- [Exercise objective]: Set down, exactly as they appear, the lines from the line holding "522 of scene.py. This part finishes it." through the line holding "z its height.", inclusive; output nothing outside that range.

[CAD and scene scripts]
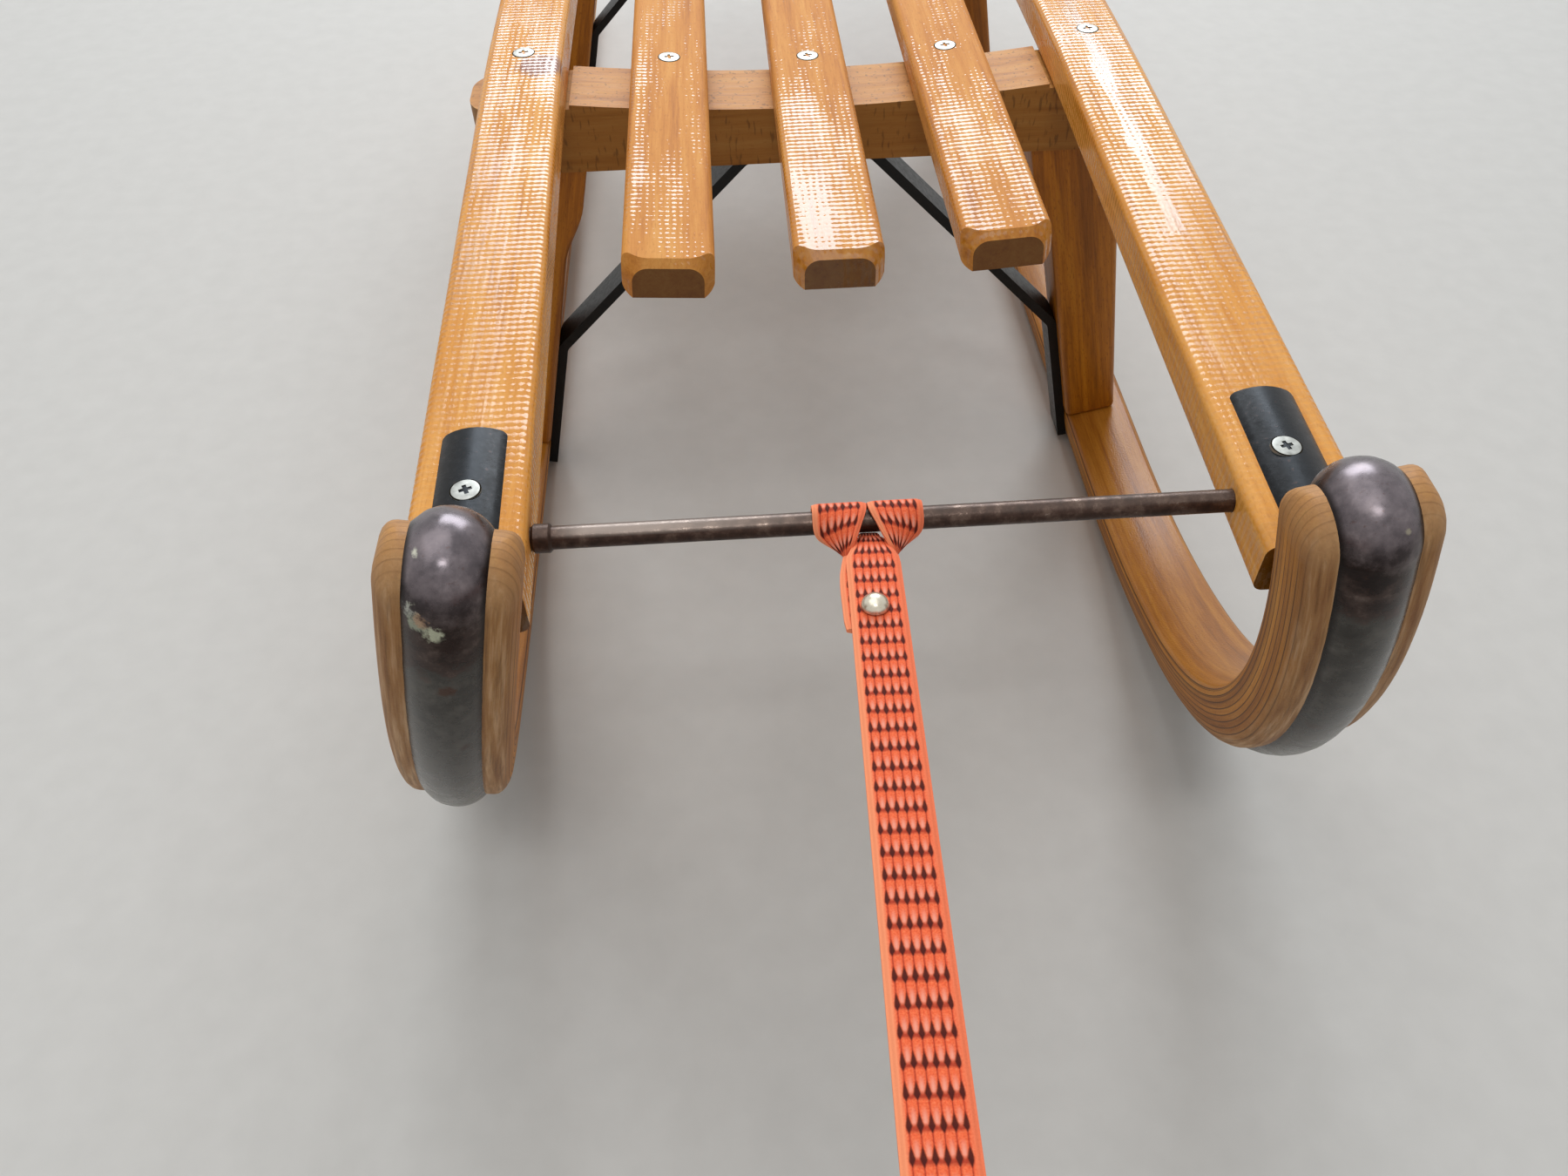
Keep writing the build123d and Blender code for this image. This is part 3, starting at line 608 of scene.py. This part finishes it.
def makeRunner(name):
    # as runnerFrame lays it, from the rear end to the half-round tip
    first = r["thickness"] - r["heel"]
    bpy.ops.mesh.primitive_plane_add(size=1, location=(r["tail"], -first / 2, 0), rotation=(0, pi / 2, 0))
    obj = justMade(name)
    obj.scale = (r["width"], first, 1)
    settle(obj)
    openAll(obj)
    editPick(obj, lambda v: v.co.y > -0.001)
    bpy.ops.mesh.bevel(offset=r["topRound"], segments=4, affect="VERTICES")
    editPick(obj, lambda v: v.co.y < -first + 0.001)
    bpy.ops.mesh.bevel(offset=r["bottomRound"], segments=6, affect="VERTICES")
    bpy.ops.mesh.select_all(action="SELECT")
    deep, back = first, 0.0
    for step in range(1, 9):
        # rounded heel: each section is a little deeper than the last
        a = pi / 2 * step / 8
        nextDeep, nextBack = r["thickness"] - r["heel"] * (1 - sin(a)), r["heel"] * (1 - cos(a))
        extrude(back - nextBack, 0, 0)
        bpy.ops.transform.resize(value=(1, nextDeep / deep, 1), center_override=(0, 0, 0))
        deep, back = nextDeep, nextBack
    for part in range(6):
        extrude((bendStart - r["tail"] + back) / 6, 0, 0)
    bpy.ops.mesh.spin(steps=12, angle=r["longAngle"], center=(bendStart, r["longRadius"], 0), axis=(0, 0, 1))
    bpy.ops.mesh.spin(steps=36, angle=pi / 2 - r["longAngle"], center=(hornBack + bigR, upright, 0), axis=(0, 0, 1))
    extrude(0, tipRise - tipRadius - upright, 0)
    slim, narrow, high = 1.0, 1.0, 0.0
    for step in range(1, 13):
        # half-round tip, its outer and inner corners taken off too
        a = pi / 2 * step / 12
        nextSlim, nextHigh = max(cos(a), 0.03), tipRadius * sin(a)
        nextNarrow = 1 - r["tipNarrow"] * (1 - cos(a))
        extrude(0, nextHigh - high, 0)
        bpy.ops.transform.resize(value=(nextSlim / slim, 1, nextNarrow / narrow),
                                 center_override=(hornBack - tipRadius, 0, 0))
        slim, narrow, high = nextSlim, nextNarrow, nextHigh
    bpy.ops.mesh.select_all(action="SELECT")
    bpy.ops.mesh.remove_doubles(threshold=0.000005)
    bpy.ops.object.mode_set(mode="OBJECT")
    return obj


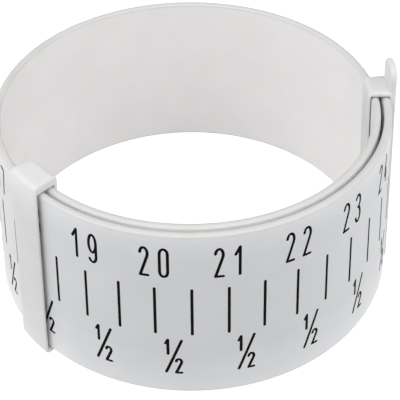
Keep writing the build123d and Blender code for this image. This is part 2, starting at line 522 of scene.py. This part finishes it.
def scale_strokes(number):
    """Every pen stroke of one centimetre of the scale. The last has no half."""
    whole = CENTIMETRE * number
    low, high = (share * STRAP_WIDTH for share in MARK)
    heights = [share * STRAP_WIDTH for share in NUMBER]
    marked = (whole, whole + CENTIMETRE / 2) if number < SCALE_LAST else (whole,)
    strokes = [[(station, low + STROKE / 2), (station, high - STROKE / 2)] for station in marked]
    for index, digit in enumerate(str(number)):
        strokes += glyph(digit, whole + (index - 0.5) * DIGIT_PITCH, DIGIT_WIDTH / 2, heights)
    if number < SCALE_LAST:
        strokes += half_label(whole + HALF_OFFSET)
    return strokes


def resampled(points):
    """The points of a stroke with its long runs divided, so that it follows the strap."""
    path = [points[0]]
    for here, there in zip(points, points[1:]):
        count = max(1, ceil(hypot(there[0] - here[0], there[1] - here[1]) / INK_STEP))
        path += [between(here, there, index / count) for index in range(1, count + 1)]
    return path


def pen_cap(row, sign):
    """The narrowing rows of a stroke's round end, beyond its first (-1) or last (1) row."""
    x, z, turn, half = row
    cap = []
    for angle in (radians(degrees) for degrees in CAP_TURNS):
        beyond = sign * half * sin(angle)
        cap.append((x + beyond * cos(turn), z + beyond * sin(turn), turn, half * cos(angle)))
    return cap


def pen_rows(points):
    """A stroke's rows as (station, height, direction, half width), with round ends."""
    path = resampled(points)
    rows = []
    for index, (x, z) in enumerate(path):
        before = path[max(0, index - 1)]
        after = path[min(len(path) - 1, index + 1)]
        rows.append((x, z, atan2(after[1] - before[1], after[0] - before[0]), STROKE / 2))
    return pen_cap(rows[0], -1)[::-1] + rows + pen_cap(rows[-1], 1)


def add_stroke(shell, points):
    """Adds one pen stroke to a bmesh that is laid out flat, with x its station and z its height.

    Its rise is y, stretched so that its faces can be told outward from inward.
    """
    rings = []
    for x, z, turn, half in pen_rows(points):
        swell = min(1.0, half / (STROKE / 2) + CAP_SWELL)
        section = [(share, INK_RISE * (1 - share**4) * swell) for share in INK_SHARES]
        section += [(1, -INK_SINK), (-1, -INK_SINK)]
        ring = []
        for share, rise in section:
            spot = (x - sin(turn) * share * half, rise * RISE_STRETCH, z + cos(turn) * share * half)
            ring.append(shell.verts.new(spot))
        rings.append(ring)
    for here, there in zip(rings, rings[1:]):
        for index in range(len(here)):
            after = (index + 1) % len(here)
            shell.faces.new((here[index], here[after], there[after], there[index]))
    shell.faces.new(rings[0])
    shell.faces.new(rings[-1][::-1])


def flat_ink(number):
    """A centimetre of the scale, laid out flat."""
    shell = bmesh.new()
    for stroke in scale_strokes(number):
        add_stroke(shell, stroke)
    return shell


def cut_away(shell, station, side):
    """Cuts flat ink across at a station, and removes what is before (-1) or after (1) it."""
    everything = shell.verts[:] + shell.edges[:] + shell.faces[:]
    plane = {"plane_co": (station, 0, 0), "plane_no": (side, 0, 0)}
    bmesh.ops.bisect_plane(shell, geom=everything, clear_outer=True, **plane)
    bmesh.ops.holes_fill(shell, edges=[edge for edge in shell.edges if edge.is_boundary])


def ink_piece(name, shell, number, hinge, material):
    """Wraps flat ink round the strap. The wrapping mirrors it, so its faces are reversed."""
    bmesh.ops.recalc_face_normals(shell, faces=shell.faces)
    for vertex in shell.verts:
        station, rise, height = vertex.co
        vertex.co = place(station, STRAP_HALF + rise / RISE_STRETCH, height)
    bmesh.ops.reverse_faces(shell, faces=shell.faces)
    mesh = bpy.data.meshes.new(name)
    shell.to_mesh(mesh)
    shell.free()
    piece = linked(name, mesh, material)
    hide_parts(f"scale_print_{number}")
    bend_with_strap(piece, hinge)


def printed_scale(material):
    """The numbers, marks and halves, each centimetre in two pieces that meet mid-span.

    The last is one piece, because its span has no hinge after it.
    """
    for number in range(SCALE_FIRST, SCALE_LAST):
        mid_span = FIRST_HINGE + CENTIMETRE * (number - 0.5)
        for letter, hinge, side in (("a", number, 1), ("b", number + 1, -1)):
            shell = flat_ink(number)
            cut_away(shell, mid_span, side)
            ink_piece(f"print_{number}{letter}", shell, number, hinge, material)
    ink_piece(f"print_{SCALE_LAST}", flat_ink(SCALE_LAST), SCALE_LAST, SCALE_LAST, material)


# ---------------------------------------------------------------- materials


def grey(level):
    """A neutral colour."""
    return (level, level, level)


def new_material(name, roughness):
    """A node material with its shader, ready for colour and bump."""
    material = bpy.data.materials.new(name)
    material.use_nodes = True
    shader = material.node_tree.nodes["Principled BSDF"]
    shader.inputs["Roughness"].default_value = roughness
    return material, material.node_tree.nodes, material.node_tree.links, shader


def noise(nodes, links, scale, detail):
    """Noise fixed to the object's own coordinates, so it moves with the piece."""
    where = nodes.new("ShaderNodeTexCoord")
    texture = nodes.new("ShaderNodeTexNoise")
    texture.inputs["Scale"].default_value = scale
    texture.inputs["Detail"].default_value = detail
    links.new(where.outputs["Object"], texture.inputs["Vector"])
    return texture.outputs["Fac"]


def along(nodes, links, space, axis, low, high):
    """How far a coordinate is from low to high, as a value from 0 to 1."""
    where = nodes.new("ShaderNodeTexCoord")
    split = nodes.new("ShaderNodeSeparateXYZ")
    links.new(where.outputs[space], split.inputs["Vector"])
    share = nodes.new("ShaderNodeMapRange")
    share.inputs["From Min"].default_value = low
    share.inputs["From Max"].default_value = high
    links.new(split.outputs[axis], share.inputs["Value"])
    return share.outputs["Result"]


def spread(nodes, links, value, low, high):
    """A value from 0 to 1 spread over another range."""
    node = nodes.new("ShaderNodeMapRange")
    node.inputs["To Min"].default_value = low
    node.inputs["To Max"].default_value = high
    links.new(value, node.inputs["Value"])
    return node.outputs["Result"]


def ramp(nodes, links, value, stops):
    """A colour ramp from (position, colour) stops."""
    stops = list(stops)
    node = nodes.new("ShaderNodeValToRGB")
    while len(node.color_ramp.elements) < len(stops):
        node.color_ramp.elements.new(1.0)
    for element, (position, colour) in zip(node.color_ramp.elements, stops):
        element.position = position
        element.color = (*colour, 1)
    links.new(value, node.inputs["Fac"])
    return node.outputs["Color"]


def bump(nodes, links, value, strength, distance, shader):
    """A bump on the shader's surface, with its height in metres."""
    node = nodes.new("ShaderNodeBump")
    node.inputs["Strength"].default_value = strength
    node.inputs["Distance"].default_value = distance
    links.new(value, node.inputs["Height"])
    links.new(node.outputs["Normal"], shader.inputs["Normal"])


def lighter_edges(nodes, links, colour, gain):
    """The colour, shaded, but lighter towards the strap's edges, where light comes through."""
    height = along(nodes, links, "Object", "Z", BASE * MM, (BASE + STRAP_WIDTH) * MM)
    stops = [(at, grey(FACE_SHADE * (1 + (gain - 1) * share))) for at, share in EDGE_GLOW]
    mixer = nodes.new("ShaderNodeMix")
    mixer.data_type = "RGBA"
    mixer.blend_type = "MULTIPLY"
    mixer.inputs["Factor"].default_value = 1.0
    links.new(colour, mixer.inputs["A"])
    links.new(ramp(nodes, links, height, stops), mixer.inputs["B"])
    return mixer.outputs["Result"]


def white_plastic(name, dark, light, gain):
    """Moulded white plastic: faint mottling, a fine grain and an uneven gloss."""
    material, nodes, links, shader = new_material(name, sum(PLASTIC_ROUGHNESS) / 2)
    mottle = noise(nodes, links, *MOTTLE)
    grain = noise(nodes, links, *GRAIN)
    colour = ramp(nodes, links, mottle, zip(MOTTLE_STOPS, (dark, light)))
    if gain is not None:
        colour = lighter_edges(nodes, links, colour, gain)
    links.new(colour, shader.inputs["Base Color"])
    links.new(spread(nodes, links, mottle, *PLASTIC_ROUGHNESS), shader.inputs["Roughness"])
    shader.inputs["IOR"].default_value = PLASTIC_IOR
    bump(nodes, links, grain, *GRAIN_BUMP, shader)
    return material


def ink_black():
    """Thin black printing ink, slightly uneven."""
    material, nodes, links, shader = new_material("printing_ink", sum(INK_ROUGHNESS) / 2)
    shader.inputs["Specular IOR Level"].default_value = INK_GLOSS
    patch = noise(nodes, links, *INK_NOISE)
    colour = ramp(nodes, links, patch, zip(INK_STOPS, map(grey, INK_GREYS)))
    links.new(colour, shader.inputs["Base Color"])
    links.new(spread(nodes, links, patch, *INK_ROUGHNESS), shader.inputs["Roughness"])
    bump(nodes, links, patch, *INK_BUMP, shader)
    return material


# ---------------------------------------------------------------- the studio


def camera():
    """The scene's camera, in front of the gauge and above it, rolled very slightly."""
    rise = radians(CAMERA_RISE)
    roll = radians(CAMERA_ROLL)
    view = Vector((0, cos(rise), -sin(rise)))
    level = Vector((1, 0, 0))
    above = level.cross(view)
    right = level * cos(roll) - above * sin(roll)
    up = level * sin(roll) + above * cos(roll)
    data = bpy.data.cameras.new("camera")
    data.lens = LENS
    data.sensor_width = SENSOR
    data.clip_start, data.clip_end = CAMERA_CLIP
    shooter = bpy.data.objects.new("camera", data)
    bpy.context.scene.collection.objects.link(shooter)
    where = (Vector(CAMERA_TARGET) - view * CAMERA_DISTANCE) * MM
    turned = Matrix((right, up, -view)).transposed().to_4x4()
    shooter.matrix_world = Matrix.Translation(where) @ turned
    bpy.context.scene.camera = shooter


def softbox():
    """A wide soft light above and in front of the gauge, facing it, and not seen itself."""
    data = bpy.data.lights.new("overhead", "AREA")
    data.shape = "RECTANGLE"
    data.size, data.size_y = SOFTBOX_SIZE
    data.energy = SOFTBOX_ENERGY
    light = bpy.data.objects.new("overhead", data)
    bpy.context.scene.collection.objects.link(light)
    light.location = SOFTBOX_AT
    light.rotation_euler = (-Vector(SOFTBOX_AT)).to_track_quat("-Z", "Y").to_euler()
    light.visible_camera = False


def floor():
    """A plain pale floor that glows, so that it is white, but lights no other surface."""
    mesh = bpy.data.meshes.new("floor")
    corners = [(x * FLOOR_REACH, y * FLOOR_REACH, 0) for x, y in ((-1, -1), (1, -1), (1, 1), (-1, 1))]
    mesh.from_pydata(corners, [], [(0, 1, 2, 3)])
    material, nodes, links, shader = new_material("floor", FLOOR_ROUGHNESS)
    cloud = noise(nodes, links, *FLOOR_NOISE)
    colour = ramp(nodes, links, cloud, zip(MOTTLE_STOPS, map(grey, FLOOR_GREYS)))
    links.new(colour, shader.inputs["Base Color"])
    shader.inputs["Specular IOR Level"].default_value = 0.0
    shader.inputs["Emission Color"].default_value = (*grey(1), 1)
    shader.inputs["Emission Strength"].default_value = FLOOR_GLOW
    ground = linked("floor", mesh, material)
    ground.visible_diffuse = False


def room():
    """The world's light: bright from the left and right, and grey in between."""
    world = bpy.data.worlds.new("studio")
    world.use_nodes = True
    nodes, links = world.node_tree.nodes, world.node_tree.links
    background = nodes["Background"]
    background.inputs["Strength"].default_value = ROOM_LIGHT
    across = along(nodes, links, "Generated", "X", -1.0, 1.0)
    stops = [(position, grey(level)) for position, level in ROOM_GREYS]
    links.new(ramp(nodes, links, across, stops), background.inputs["Color"])
    bpy.context.scene.world = world
    bpy.context.scene.view_settings.view_transform = "Standard"


# ---------------------------------------------------------------- the gauge

plastics = {name: white_plastic(name, *look) for name, look in PLASTICS.items()}
strap_looks = [plastics[name] for name in ("printed_face", "edge_face", "inner_face")]
for hinge_number in range(1, len(HINGES) + 1):
    strap_piece(hinge_number, strap_looks)
collar(plastics["sleeve_plastic"])
keeper(plastics["sleeve_plastic"])
printed_scale(ink_black())
room()
softbox()
floor()
camera()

- [Correct output]:
Keep writing the build123d and Blender code for this image. This is part 2, starting at line 522 of scene.py. This part finishes it.
def scale_strokes(number):
    """Every pen stroke of one centimetre of the scale. The last has no half."""
    whole = CENTIMETRE * number
    low, high = (share * STRAP_WIDTH for share in MARK)
    heights = [share * STRAP_WIDTH for share in NUMBER]
    marked = (whole, whole + CENTIMETRE / 2) if number < SCALE_LAST else (whole,)
    strokes = [[(station, low + STROKE / 2), (station, high - STROKE / 2)] for station in marked]
    for index, digit in enumerate(str(number)):
        strokes += glyph(digit, whole + (index - 0.5) * DIGIT_PITCH, DIGIT_WIDTH / 2, heights)
    if number < SCALE_LAST:
        strokes += half_label(whole + HALF_OFFSET)
    return strokes


def resampled(points):
    """The points of a stroke with its long runs divided, so that it follows the strap."""
    path = [points[0]]
    for here, there in zip(points, points[1:]):
        count = max(1, ceil(hypot(there[0] - here[0], there[1] - here[1]) / INK_STEP))
        path += [between(here, there, index / count) for index in range(1, count + 1)]
    return path


def pen_cap(row, sign):
    """The narrowing rows of a stroke's round end, beyond its first (-1) or last (1) row."""
    x, z, turn, half = row
    cap = []
    for angle in (radians(degrees) for degrees in CAP_TURNS):
        beyond = sign * half * sin(angle)
        cap.append((x + beyond * cos(turn), z + beyond * sin(turn), turn, half * cos(angle)))
    return cap


def pen_rows(points):
    """A stroke's rows as (station, height, direction, half width), with round ends."""
    path = resampled(points)
    rows = []
    for index, (x, z) in enumerate(path):
        before = path[max(0, index - 1)]
        after = path[min(len(path) - 1, index + 1)]
        rows.append((x, z, atan2(after[1] - before[1], after[0] - before[0]), STROKE / 2))
    return pen_cap(rows[0], -1)[::-1] + rows + pen_cap(rows[-1], 1)


def add_stroke(shell, points):
    """Adds one pen stroke to a bmesh that is laid out flat, with x its station and z its height.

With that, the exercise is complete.